Lorcan Sheehan, senior vice president of marketing and strategy with Waltham, Mass.-based supply chain service and software provider ModusLink Global Solutions, acknowledges that the recession has hit 3PLs hard. "It's not been an easy 18 months for 3PLs," he says. But Sheehan goes on to say that the turbulent economy also has put increased pressure on logistics services providers to look beyond the fluctuations in rates. "The challenge for the 3PL community is that, if they are to build a sustainable revenue model for the future, it has to be built on being the best-in-class at logistics services at whatever pricing is available, while being able to differentiate through smarter services or solutions to logistics problems," Sheehan says.

The key for 3PLs is to differentiate their services in a way that allows them to avoid falling into the trap of commoditization.

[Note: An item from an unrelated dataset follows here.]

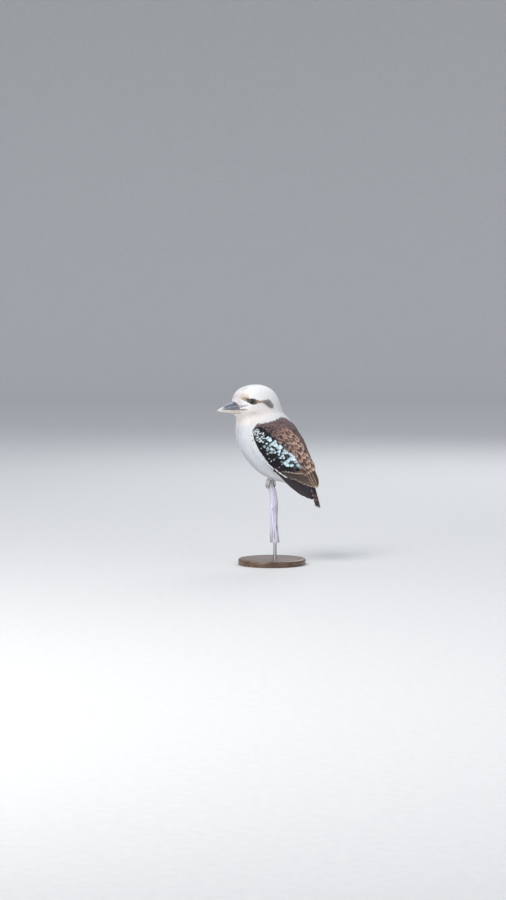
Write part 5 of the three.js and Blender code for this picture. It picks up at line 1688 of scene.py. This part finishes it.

The emphasis, Sheehan adds, is on solving customers' new and emerging logistics problems. "The days of just saying 'Here are my rates for a particular service' are gone," he continues. "The 3PLs that are putting their services in the context of the real puzzles that need to be solved are the ones that have the best chance of moving away from that commodity position."

Mike Markham, vice president of sales and marketing with Denver-based Cadre Technologies, a provider of solutions for the fulfillment and distribution industries, agrees that successful 3PLs today are offering new services that create "sticky" customer relationships by embedding themselves more deeply into their customers' processes. In particular, he says that 3PLs are looking to leverage technology that allows them to provide customers with greater visibility into inventory in the supply chain. "It used to be that people would go down the street to a competitor for a dollar less per pallet," he says. "Well, today it's so much more about getting the information that's being provided. Good information has become as important as the product that you're moving."